The inhibitory threshold θ is set in the range 0 < θ < b1/(1 – α) (no fine tuning), and the strength of self-excitation is in the range 1 – β < α < 1 (untuned). In this new WTA network construction, the expected asymptotic state of the winning neuron, if the ith neuron wins, is bi/(1 – α): the proportionality to the true max is recovered.
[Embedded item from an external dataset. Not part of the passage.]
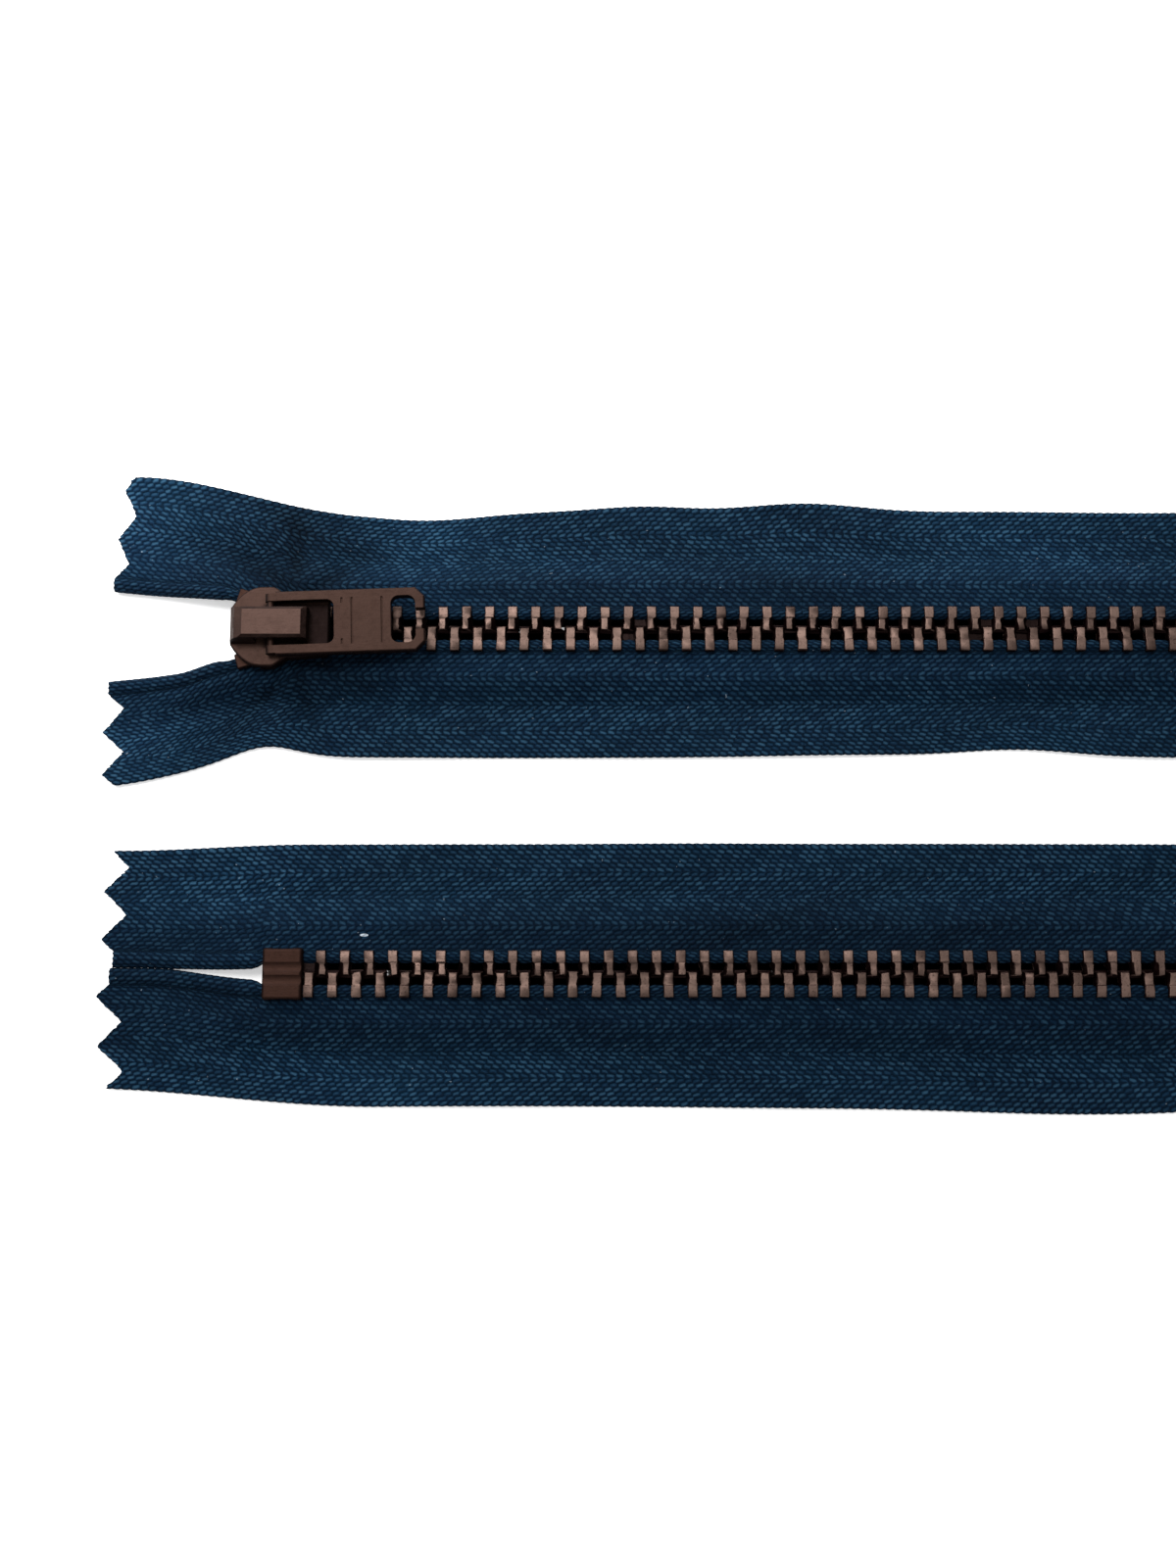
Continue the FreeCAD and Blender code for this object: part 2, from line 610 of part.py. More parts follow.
def puller_blank():
    """The plain plate with chamfered free corners and a round bar end at the pivot."""
    half = PULLER_HALF_THICK
    neck = PULLER_END - PULLER_CHAMFER
    tip = PULLER_HALF_WIDTH - PULLER_CHAMFER
    outline = [(0, PULLER_HALF_WIDTH), (neck, PULLER_HALF_WIDTH), (PULLER_END, tip)]
    outline += [(x, -y) for x, y in outline[::-1]]
    plate = closed_face(outline, -half).extrude(V(0, 0, 2 * half))
    plate = plate.makeFillet(PULLER_ROUNDING, [e for e in plate.Edges if e.BoundBox.ZLength < SAME_PLACE])
    low = PULLER_ROUNDING - PULLER_HALF_WIDTH
    trim = Part.makeBox(2 * half, 3 * PULLER_HALF_WIDTH, 4 * half, V(-half, 2 * low, -2 * half))
    bridge = Part.makeBox(half, -2 * low, 2 * half, V(0, low, -half))
    rounded = Part.makeCylinder(half, -2 * low, V(0, low, 0), V(0, 1, 0))
    return plate.cut(trim).fuse(plate.common(trim).common(bridge)).fuse(bridge).fuse(rounded)


def engraving():
    """The plain lines engraved across the panel and the short marks near its edges."""
    top = PULLER_HALF_THICK
    cuts = []
    for x in GROOVES:
        cuts.append(Part.makeBox(GROOVE_WIDTH, 2 * GROOVE_HALF_LENGTH, 1,
                                 V(x, -GROOVE_HALF_LENGTH, top - GROOVE_DEPTH)))
    for low in (TICK_INNER, -GROOVE_HALF_LENGTH):
        cuts.append(Part.makeBox(GROOVE_WIDTH, GROOVE_HALF_LENGTH - TICK_INNER, 1,
                                 V(TICK_X, low, top - GROOVE_DEPTH)))
    return Part.makeCompound(cuts)


def make_puller():
    """Two arms and a bar round the crown, a panel, and a slotted end."""
    puller = puller_blank()
    puller = puller.cut(slab(-2 * PULLER_HALF_THICK, WINDOW_END, WINDOW_HALF_WIDTH, WINDOW_CORNER))
    square = slab(-2 * PULLER_HALF_THICK, WINDOW_END / 2, WINDOW_HALF_WIDTH, SHARP_CORNER)
    puller = puller.cut(square)
    puller = puller.cut(slab(HOLE_START, HOLE_END, HOLE_HALF_WIDTH, HOLE_CORNER))
    puller = puller.cut(slab(HOLE_END - 1, PULLER_END + 1, NOTCH_HALF_WIDTH, NOTCH_CORNER))
    puller = puller.cut(engraving())
    bar = Part.makeCylinder(PIVOT_R, 2 * WINDOW_HALF_WIDTH, V(0, -WINDOW_HALF_WIDTH, 0), V(0, 1, 0))
    puller = puller.fuse(bar).removeSplitter()
    puller.rotate(V(0, 0, 0), V(0, 0, 1), PULLER_YAW)
    puller.translate(V(PIVOT_X, 0, PIVOT_Z))
    return on_chain(puller)


# ---- writing the pieces -------------------------------------------------------------
TAPE_STRETCHES = {
    "top_end": (TOP_END_X, FLEX_TOP),
    "upper": (FLEX_TOP, FLEX_MIDDLE),
    "at_slider_limit": (FLEX_MIDDLE, FLEX_LOW),
    "before_roll": (FLEX_LOW, ROLL_START),
    "first_roll": (ROLL_START, TURN_START),
    "first_bend": (TURN_START, TURN_MIDDLE),
    "second_bend": (TURN_MIDDLE, TURN_END),
    "second_roll": (TURN_END, ROLL_END),
    "lower": (ROLL_END, BOTTOM_END),
}
BEAD_STRETCHES = {
    "top_end": (TOP_END_X, FLEX_TOP),
    "upper": (FLEX_TOP, FLEX_MIDDLE),
    "at_slider_limit": (FLEX_MIDDLE, FLEX_LOW),
    "before_roll": (FLEX_LOW, ROLL_START),
    "round_bend": (ROLL_START, ROLL_END),
    "lower": (ROLL_END, BOTTOM_END),
}


def write(name, shape):
    shape.exportStep("parts/" + name + ".step")
    box = shape.BoundBox
    print(f"{name:32s} solids {len(shape.Solids):4d} valid {shape.isValid()} volume {shape.Volume:9.2f}"
          f"  x {box.XMin:7.2f} {box.XMax:7.2f} y {box.YMin:6.2f} {box.YMax:6.2f}"
          f" z {box.ZMin:5.2f} {box.ZMax:5.2f}")


def main():
    os.makedirs("parts", exist_ok=True)
    for hand, side in SIDES.items():
        for place, (start, end) in TAPE_STRETCHES.items():
            write(f"{hand}_tape_{place}", make_tape(start, end, side))
        for place, (start, end) in BEAD_STRETCHES.items():
            write(f"{hand}_bead_{place}", make_bead(start, end, side))
            write(f"{hand}_teeth_{place}", make_row(start, end, side))
        write(f"{hand}_top_stop", make_top_stop(side))
    write("bottom_stop", make_bottom_stop())
    write("slider_body", make_slider_body())
    write("slider_crown", make_cap())
    write("slider_pawl", make_pawl())
    write("puller", make_puller())
    print("chain length from top stop to bottom stop", round(STOP_START - TOP_STOP_REAR_X, 1))


main()
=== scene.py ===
"""The looks of a metal zipper that lies in a long U. Lengths in the helpers are millimetres."""
import math
import bpy
import numpy as np
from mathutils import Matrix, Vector


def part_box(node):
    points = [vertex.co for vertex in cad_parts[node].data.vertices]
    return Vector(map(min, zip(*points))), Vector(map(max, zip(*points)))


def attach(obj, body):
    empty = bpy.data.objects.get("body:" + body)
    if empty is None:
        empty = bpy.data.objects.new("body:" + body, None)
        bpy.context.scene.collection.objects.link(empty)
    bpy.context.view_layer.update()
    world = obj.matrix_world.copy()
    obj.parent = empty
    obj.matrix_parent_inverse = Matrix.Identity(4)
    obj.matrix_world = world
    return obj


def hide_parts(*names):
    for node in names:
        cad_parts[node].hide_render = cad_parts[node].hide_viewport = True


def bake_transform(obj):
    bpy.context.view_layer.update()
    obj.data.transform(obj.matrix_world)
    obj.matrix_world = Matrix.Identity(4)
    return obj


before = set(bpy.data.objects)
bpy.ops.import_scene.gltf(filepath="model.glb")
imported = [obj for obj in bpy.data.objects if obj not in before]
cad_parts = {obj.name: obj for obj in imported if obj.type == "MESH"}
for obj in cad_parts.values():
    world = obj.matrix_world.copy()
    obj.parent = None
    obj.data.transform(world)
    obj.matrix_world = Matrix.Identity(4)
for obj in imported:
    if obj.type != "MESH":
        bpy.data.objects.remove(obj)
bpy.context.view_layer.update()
MM = 0.001

# ---- the lay, as in the CAD model before it is moved over the origin -----------
RUN_GAP = 41.5            # between the centrelines of the two runs
HALF_GAP = RUN_GAP / 2
TOP_END_X = -57.9         # cut end of the tapes beside the slider
BOTTOM_END_X = -56.2      # cut end of the tapes beyond the bottom stop
FLAT_END_X = 80.0         # where the runs start to roll onto their edge
ROLL_RUN = 66.2           # plan length of the rolling stretch
TURN = math.pi * HALF_GAP
CHAIN_Z = 1.97            # middle of the chain above the surface
NOSE_X = -43.0            # the slider's nose
MESH_X = -34.1            # the rows mesh from here on
SPREAD = 1.6              # how far the slider's post pushes each row aside
SPREAD_RUN = 5.0
MOUTH_X = -39.9           # from here towards the cut end they open by another millimetre
MOUTH_RUN = 4.4
SPLAY = 1.5               # and from the nose to the cut end by this much more
TOP_STOP_REAR_X = -40.3
STOP_FRONT_X = -38.0      # the bottom stop, towards the cut end
STOP_MIDDLE_X = -35.65
STOP_REAR_X = -33.3
PITCH = 2.8
FIRST_TOOTH_X = -34.3     # a tooth of the left row, the right row is half a pitch on
TOOTH_THICK = 1.15        # along the chain
FIT_GAP = 0.09            # between the last tooth and the bottom stop

# ---- tape -----------------------------------------------------------------------
TAPE_THICK = 0.5
TAPE_REACH = 13.35        # from the bead's centre to the outer edge
BEAD_R = 0.65
BEAD_OFFSET = 1.95        # bead centre to chain centreline where the rows mesh
TAPE_EDGE = BEAD_OFFSET + TAPE_REACH
SINK = CHAIN_Z - TAPE_THICK / 2
SHELF_END = 5.2           # the tape stays level this far out from the chain
SHELF_MARGIN = 1.2        # and at least this far beyond the bead
SLOPE_RUN = 4.6           # then comes down to the surface over this width
RIB = TAPE_REACH / 25     # one warp yarn across the tape
DASH = 1.0                # one float along the tape
BAND = 6                  # ribs in one band of the herringbone
LEAN = 0.5                # how far a float leans over, in half ribs
STEP_BACK = 0.3           # each rib's floats start this much of a float later
RELIEF = 0.055            # how far the floats stand out of the tape
SCALLOP = 0.08            # depth of the scalloped selvage
TOOTH_SQUEEZE = 0.085     # the bead bulges this much between the teeth
COLUMNS = 70              # on the top of the tape, three to a rib
ROW = 0.25                # and along the runs that lie flat
BEND_ROW = 0.7            # and round the bend
CUT_REACH = 8.0           # the rows follow the pinked cut this far in

# ---- the loose ends of the beads -----------------------------------------------------
CLOSING_RUN = 11.0        # past the bottom stop the beads come together over this length
BEAD_CLEARANCE = 0.03     # left between each bead and the centreline
SINK_START = 0.5          # past the nose or the stop the beads start to come down
SINK_RUN = 11.0
END_HEIGHT = 0.45         # of the beads' middle above the resting tape, at the cut ends
OPENED_X, OPENED_RUN, OPENED = -44.0, 6.0, 0.9      # the right tape opens wider at the top
LEAN_START, LEAN_RUN, LEAN_OVER = 1.0, 14.0, 0.8    # both bottom ends lean to one side
GAP_START = 0.25          # past the stop each bead lies this much nearer the centreline
GAP_CLOSES, GAP_RUN = 0.7, 11.2                     # and by the first more, after the second

# ---- where the tapes flex as the slider travels -----------------------------------
FLEX_TOP = 5.0            # hinge between the top and middle stretches
UPPER_SEAM = 26.0         # between the two sheets of the upper run
FLEX_MIDDLE = 48.2        # the low stretch lies between these two
FLEX_LOW = 53.7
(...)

In this nonlinear-inhibition WTA (nWTA) network, every neuron contributes an inhibition of strength ∼ 1 when it is highly active (above threshold θ), ensuring robust competition. However, the threshold on inhibitory contributions causes neurons with decreasing activations to effectively drop out of the circuit when their activity level is sufficiently low. The diminishing inhibition in the circuit over time permits the leading neuron to break away and win, Figure 3a. The losing neurons continue to receive inhibitory drive from the remaining highly active neuron(s), which suppresses their activations. This network exhibits WTA states well into the noisy regime, and for asymptotically many neurons, Figure 3b, without fine-tuning. Interestingly, the maximal number of neurons that actively provide inhibition at a given time is small and depends only very weakly on N, which partly explains why the inhibitory threshold need not be tuned when N is varied (see S1.5 and Figure S2f,g for details).

Speed and accuracy of nWTA dynamics

The second nonlinearity in the nWTA dynamics makes it difficult to analytically evaluate the model’s behavior. Nevertheless, we can obtain a good estimate of its behavior and of quantities like the decision time and critical noise amplitude from simulation.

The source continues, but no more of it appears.